While the electric vehicle market often takes the spotlight in energy storage discussions, Clayton emphasizes that industrial applications are a rising area of demand. Regardless of the application, the production of batteries invariably calls for the raw materials that they rely on, particularly rare elements including lithium and cobalt. This necessity for elements, such as lithium, of which reserves in exploitable quantities are concentrated in select few countries, is a key reason why energy-storage companies are making significant investments in U.S. facilities.

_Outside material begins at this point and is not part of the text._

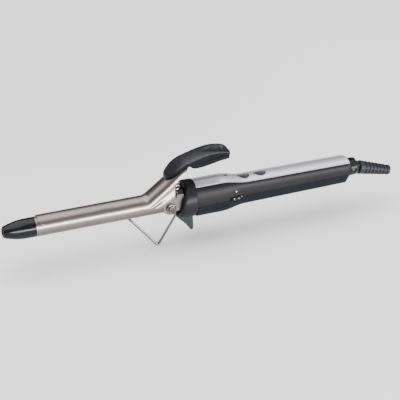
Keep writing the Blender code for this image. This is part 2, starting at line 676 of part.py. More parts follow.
def make_shells(finish):
    front = COLLAR_REAR + GAP
    stations = [front] + HANDLE_STATIONS
    upper = piece("handle_upper_shell", loft([upper_ring(x) for x in stations]), finish["shell_plastic"])
    lower = piece("handle_lower_shell", loft([lower_ring(x) for x in stations]), finish["lower_plastic"])
    stations = [front - 5.0] + HANDLE_STATIONS[:-3] + [REAR_WALL_X]
    mouth_r = SWIVEL_NECK_R + GAP
    for shell in (upper, lower):
        cutter(shell, loft([cavity_ring(x) for x in stations]))
        cutter(shell, rod((REAR_WALL_X - 3, 0, SWIVEL_Z), (HANDLE_END + 5, 0, SWIVEL_Z), mouth_r, 28))

    dial_y, dial_low, dial_high = dial_place()
    for shell in (upper, lower):
        well_r = DIAL_R + GAP + 0.1
        cutter(shell, rod((DIAL_X, dial_y, dial_low - GAP), (DIAL_X, dial_y, dial_high + GAP), well_r, 32))

    for x in CASE_SCREW_X:
        _, parting, edge, bottom = handle_size(x)
        roof = edge + PANEL_CROWN - PANEL_T - GAP - HANDLE_WALL * 0.5
        cutter(lower, rod((x, 0, bottom + 1.0), (x, 0, parting - 2 * GAP), BOSS_R, 16), 'UNION')
        cutter(upper, rod((x, 0, parting + GAP), (x, 0, roof), BOSS_R, 16), 'UNION')
    for number, x in enumerate(CASE_SCREW_X):
        _, parting, _, bottom = handle_size(x)
        head_seat = bottom + 3.0
        wide = CASE_SCREW_HEAD_R + GAP
        narrow = CASE_SCREW_R + GAP
        deep = head_seat + 2.0 + GAP - (bottom - 1)
        step = [(0, wide), (deep, wide), (deep, narrow), (parting + 2 - (bottom - 1), narrow)]
        cutter(lower, aim(turned(step, 16), (x, 0, bottom - 1), (0, 0, 1)))
        cutter(upper, rod((x, 0, parting - 2), (x, 0, parting + 7.0), narrow, 16))
        long = parting + 6.0 - head_seat
        profile = [(0, CASE_SCREW_HEAD_R), (2.0, CASE_SCREW_HEAD_R), (2.0, CASE_SCREW_R), (long, CASE_SCREW_R)]
        bm = aim(turned(profile, 14), (x, 0, head_seat), (0, 0, 1))
        piece(f"case_screw_{number + 1}", bm, finish["steel"])

    rings = []
    for x in [COLLAR_REAR + GAP] + HANDLE_STATIONS:
        edge = handle_size(x)[2]
        over = crown_arc(PANEL_HALF_W, edge, PANEL_CROWN, 9)
        under = [(y, z - PANEL_T) for y, z in reversed(over)]
        rings.append([(x, y, z) for y, z in over + under])
    panel = piece("top_panel", loft(rings), finish["silver"])

    for name, x in BUTTON_X.items():
        high = panel_top(x) + 3
        for part in (upper, panel):
            cutter(part, plate(teardrop(x, BUTTON_FIT), high - 12, high, 'Z'))
    circle = arc((0, 0), 1.0, 0, 337.5, 16)
    long, wide = LENS_HALF
    lens = [(LENS_X + long * c, wide * s) for c, s in circle]
    grown = [(LENS_X + (long + GAP) * c, (wide + GAP) * s) for c, s in circle]
    high = panel_top(LENS_X)
    for part in (upper, panel):
        cutter(part, plate(grown, high - 8, high + 3, 'Z'))
    piece("indicator_lens", plate(lens, high - 3.4, high + 0.3, 'Z'), finish["red_lens"])


def dial_place():
    """Sideways place, underside and top of the thumbwheel."""
    half, parting, _, _ = handle_size(DIAL_X)
    middle = parting - GAP / 2 + DIAL_RISE
    return -(half + DIAL_PROUD - DIAL_R), middle - DIAL_T / 2, middle + DIAL_T / 2


def make_controls(finish):
    for name, x in BUTTON_X.items():
        high = panel_top(x) - BUTTON_SINK
        button = piece(name, plate(teardrop(x), high - BUTTON_HEIGHT, high, 'Z'), finish["button_metal"])
        soften = button.modifiers.new("edge", 'BEVEL')
        soften.width = 0.35 * MM
        soften.segments = 1
        soften.limit_method = 'ANGLE'

    dial_y, low, high = dial_place()
    disc = [(low, AXLE_R + GAP), (low, DIAL_R - 0.5), (low + 0.5, DIAL_R), (high - 0.5, DIAL_R),
            (high, DIAL_R - 0.5), (high, AXLE_R + GAP)]
    bm = aim(turned(disc, 36, ring=True), (DIAL_X, dial_y, 0), (0, 0, 1))
    piece("temperature_dial", bm, finish["dial_plastic"])
    pot_low = high + GAP
    piece("dial_axle", rod((DIAL_X, dial_y, low - 3.0), (DIAL_X, dial_y, high), AXLE_R, 16), finish["steel"])
    body = rod((DIAL_X, dial_y, pot_low), (DIAL_X, dial_y, BOARD_Z - GAP), 4.2, 20)
    piece("potentiometer", body, finish["black_plastic"])

    board_top = BOARD_Z + BOARD_T
    piece("circuit_board", block((BOARD_X[0], -BOARD_HALF_W, BOARD_Z), (BOARD_X[1], BOARD_HALF_W, board_top)),
          finish["board_green"])
    for name, x in BUTTON_X.items():
        top = panel_top(x) - BUTTON_SINK - BUTTON_HEIGHT - 1.0
        bm = block((x - 3, -3, board_top + GAP), (x + 3, 3, top))
        piece(name.replace("button", "switch"), bm, finish["black_plastic"])
    led_top = panel_top(LENS_X) - 3.4 - GAP
    piece("indicator_led", rod((LENS_X, 0, board_top + GAP), (LENS_X, 0, led_top), 1.5, 14), finish["red_lens"])
    under = BOARD_Z - GAP - 4
    piece("capacitor", rod((101, 2.5, under), (113, 2.5, under), 4.0, 18), finish["blue_sleeve"])
    piece("triac", block((84, -5, BOARD_Z - GAP - 4), (94, 5, BOARD_Z - GAP)), finish["black_plastic"])
    piece("triac_heat_sink", block((83, -6, BOARD_Z - 2 * GAP - 6), (95, 6, BOARD_Z - 2 * GAP - 4)), finish["aluminium"])


def make_leads(finish):
    """Two leads from the heater to the board and two from the board to the swivel's contact springs."""
    for name, side in (("heater_lead_left", -1), ("heater_lead_right", 1)):
        route = [(HEATER_REAR + GAP, side * 4.0, 0), (20, side * 4.0, 0), (40, side * 4.2, 1.0),
                 (52, side * 6.4, 3.8), (BOARD_X[0] - GAP, side * 6.4, BOARD_Z + 0.8)]
        wire(name, rounded(route, 4.0, 3), 0.8, finish["lead_sleeve"], resolution=1)
    for name, side in (("supply_lead_left", -1), ("supply_lead_right", 1)):
        stem = REAR_WALL_X - GAP - 12.8
        route = [(BOARD_X[1] + GAP, side * 6.0, BOARD_Z + 0.8), (140, side * 6.6, 2.0),
                 (stem - 6, side * 6.6, SWIVEL_Z), (stem - 1.4, side * 6.6, SWIVEL_Z)]
        wire(name, rounded(route, 4.0, 3), 0.8, finish["lead_sleeve"], resolution=1)
        low = SWIVEL_STEM_R + 1.0 + GAP * 2
        y_low, y_high = sorted((side * low, side * (low + 0.6)))
        reach = stem + (4.4 if side < 0 else 8.4)
        blade = block((stem - 1.1, y_low, SWIVEL_Z - 1.6), (reach, y_high, SWIVEL_Z + 1.6))
        piece(f"contact_spring_{'left' if side < 0 else 'right'}", blade, finish["brass"])


# ---------------------------------------------------------------- swivel and cord guard

def make_swivel(finish):
    flange = REAR_WALL_X - GAP
    stem = flange - 12.8
    dome = HANDLE_END + GAP
    core = [(stem, 2.4), (stem, SWIVEL_STEM_R), (flange - 2.2, SWIVEL_STEM_R), (flange - 2.2, SWIVEL_FLANGE_R),
            (flange, SWIVEL_FLANGE_R), (flange, SWIVEL_NECK_R), (dome, SWIVEL_NECK_R), (dome, SWIVEL_R - 0.6),
            (dome + 0.8, SWIVEL_R), (dome + 7.4, SWIVEL_R), (dome + 10.2, SWIVEL_R - 0.9),
            (dome + 12.0, SWIVEL_R - 2.4), (dome + 12.0, 2.4)]
    bm = turned(core, 24, ring=True)
    bmesh.ops.translate(bm, vec=(0, 0, SWIVEL_Z), verts=bm.verts)
    body = piece("swivel_core", bm, finish["shell_plastic"])
    slot = TONGUE_T + GAP
    cutter(body, block((SWIVEL_X - 5.4 - GAP, -slot, -12), (SWIVEL_X + 14, slot, 14)))
    cutter(body, rod((SWIVEL_X, -12, SWIVEL_Z), (SWIVEL_X, 12, SWIVEL_Z), SWIVEL_PIN_R + GAP, 16))
    reach = SWIVEL_R - 1.0
    pin = rod((SWIVEL_X, -reach, SWIVEL_Z), (SWIVEL_X, reach, SWIVEL_Z), SWIVEL_PIN_R, 16)
    piece("swivel_pin", pin, finish["steel"])
    inner = SWIVEL_STEM_R + GAP
    for name, start in (("contact_ring_front", stem + 2.0), ("contact_ring_rear", stem + 6.0)):
        ring = [(start, inner), (start, inner + 1.0), (start + 2.4, inner + 1.0), (start + 2.4, inner)]
        bm = turned(ring, 24, ring=True)
        bmesh.ops.translate(bm, vec=(0, 0, SWIVEL_Z), verts=bm.verts)
        piece(name, bm, finish["brass"])


def make_guard(finish):
    """The ribbed cord guard: a tongue on the swivel's pin and a tapered sleeve."""
    profile = [(GUARD_START, GUARD_BORE_R), (GUARD_START, GUARD_R[0] - 0.6), (GUARD_START + 0.6, GUARD_R[0])]
    end = GUARD_LENGTH
    slope = (GUARD_R[1] - GUARD_R[0]) / (end - GUARD_START)
    s = GUARD_START + 5.0
    while s + RIB_PITCH < end:
        radius = GUARD_R[0] + slope * (s - GUARD_START)
        groove = RIB_PITCH * 0.34
        profile += [(s, radius), (s + 0.15, radius - RIB_DEPTH), (s + groove - 0.15, radius - RIB_DEPTH),
                    (s + groove, radius + slope * groove)]
        s += RIB_PITCH
    profile += [(end - 0.5, GUARD_R[1]), (end, GUARD_R[1] - 0.5), (end, GUARD_BORE_R)]
    bm = turned(profile, 18, ring=True)
    rotate(bm, math.radians(GUARD_DROP), 'Y')
    bmesh.ops.translate(bm, vec=(SWIVEL_X, 0, SWIVEL_Z), verts=bm.verts)
    guard = piece("cord_guard", bm, finish["guard_rubber"])
    outline = arc((0, 0), 5.0, 60, 300, 15) + [(GUARD_START + 0.8, -4.4), (GUARD_START + 0.8, 4.4)]
    bm = plate(outline, -TONGUE_T, TONGUE_T, 'Y')
    rotate(bm, math.radians(GUARD_DROP), 'Y')
    bmesh.ops.translate(bm, vec=(SWIVEL_X, 0, SWIVEL_Z), verts=bm.verts)
    cutter(guard, bm, 'UNION')
    cutter(guard, rod((SWIVEL_X, -12, SWIVEL_Z), (SWIVEL_X, 12, SWIVEL_Z), SWIVEL_PIN_R + GAP, 16))


def carry():
    """Hangs every piece on one empty, placed so that the origin is the box's bottom centre."""
    empty = bpy.data.objects.new("iron", None)
    bpy.context.scene.collection.objects.link(empty)
    for obj in PIECES:
        obj.parent = empty
    bpy.context.view_layer.update()
    graph = bpy.context.evaluated_depsgraph_get()
    corners = []
    for obj in PIECES:
        if not obj.hide_render:
            seen = obj.evaluated_get(graph)
            corners += [v.co for v in seen.to_mesh().vertices]
    low = [min(c[i] for c in corners) for i in range(3)]
    high = [max(c[i] for c in corners) for i in range(3)]
    empty.location = (-(low[0] + high[0]) / 2, 0.0, -low[2])
    print("pivot at", [round(c, 6) for c in empty.location])
    print("box", [round(a, 5) for a in low], [round(a, 5) for a in high])


def main():
    clear_scene()
    finish = {
        "titanium": material("titanium", (0.34, 0.29, 0.28), 0.28, 1.0),
        "tip_plastic": material("tip_plastic", (0.006, 0.010, 0.013), 0.12),
        "ceramic": material("ceramic", (0.75, 0.73, 0.68), 0.5),
        "aluminium": material("aluminium", (0.6, 0.6, 0.62), 0.35, 1.0),
        "lever_plastic": material("lever_plastic", (0.02, 0.022, 0.025), 0.3),
        "steel": material("steel", (0.5, 0.5, 0.5), 0.3, 1.0),
        "screw_steel": material("screw_steel", (0.32, 0.32, 0.30), 0.3, 1.0),
        "chrome": material("chrome", (0.7, 0.7, 0.7), 0.1, 1.0),
        "shell_plastic": material("shell_plastic", (0.045, 0.045, 0.05), 0.35),
        "lower_plastic": material("lower_plastic", (0.022, 0.027, 0.032), 0.4),
        "fin_plastic": material("fin_plastic", (0.09, 0.10, 0.115), 0.4),
        "silver": material("silver", (0.52, 0.52, 0.56), 0.35, 0.6),
        "button_metal": material("button_metal", (0.25, 0.25, 0.27), 0.3, 0.8),
        "dial_plastic": material("dial_plastic", (0.03, 0.03, 0.035), 0.4),
        "red_lens": material("red_lens", (0.25, 0.005, 0.02), 0.15),
        "black_plastic": material("black_plastic", (0.02, 0.02, 0.02), 0.4),
        "board_green": material("board_green", (0.02, 0.13, 0.05), 0.45),
        "blue_sleeve": material("blue_sleeve", (0.03, 0.06, 0.2), 0.4),
        "lead_sleeve": material("lead_sleeve", (0.75, 0.72, 0.65), 0.5),
        "brass": material("brass", (0.6, 0.42, 0.15), 0.3, 1.0),
        "phenolic": material("phenolic", (0.10, 0.05, 0.03), 0.5),
        "guard_rubber": material("guard_rubber", (0.06, 0.065, 0.07), 0.5),
    }
    make_barrel(finish)
    make_clamp(finish)
    make_lever(finish)
    make_pivot(finish)
    make_spring(finish)
    make_stand(finish)
    make_collar(finish)
    make_shells(finish)
    make_controls(finish)
    make_leads(finish)
    make_swivel(finish)
    make_guard(finish)
    carry()


main()
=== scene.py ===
# %% [markdown]
# # A curling iron, built as a lesson
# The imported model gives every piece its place: a heated barrel, a sprung clamp, a wire stand and a
# moulded handle. This script keeps those places and makes each visible piece again with finer
# shapes and real finishes. All lengths are in millimetres in the iron's own frame: X runs along the
# barrel from the clamp's pivot to the cord, Y is sideways and Z is up through the thumb lever.

# %% Load the frame
import json
import math

import bmesh
import bpy
from mathutils import Matrix, Vector


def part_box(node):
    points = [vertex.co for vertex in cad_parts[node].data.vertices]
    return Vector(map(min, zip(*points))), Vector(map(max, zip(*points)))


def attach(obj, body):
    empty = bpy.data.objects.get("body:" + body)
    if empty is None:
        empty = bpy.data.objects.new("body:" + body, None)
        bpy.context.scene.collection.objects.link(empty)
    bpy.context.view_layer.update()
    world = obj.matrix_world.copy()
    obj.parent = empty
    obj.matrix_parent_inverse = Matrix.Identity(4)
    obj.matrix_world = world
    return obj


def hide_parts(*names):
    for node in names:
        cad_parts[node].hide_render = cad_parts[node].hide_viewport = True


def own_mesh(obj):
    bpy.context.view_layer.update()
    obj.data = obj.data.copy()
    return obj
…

According to a market analysis by Lenore Elle Hawkins for Nasdaq published online last November, about 30% of lithium-ion battery production in 2023 came from a single Chinese company, Contemporary Amperex Technology Co. Ltd. This fact highlights the importance of battery recycling and lithium-recovery operations like Redwood Materials’ planned $3.5 billion facility in Berkeley County, Cirba Solutions’ proposed $300 million recycling facility in Richland County, and Albemarle Corp.’s planned $1.3 billion lithium recovery facility in Chester County.
These operations, Clayton says, will reinforce the domestic supply chain for energy-storage production, especially as a number of key industry players are investing in South Carolina.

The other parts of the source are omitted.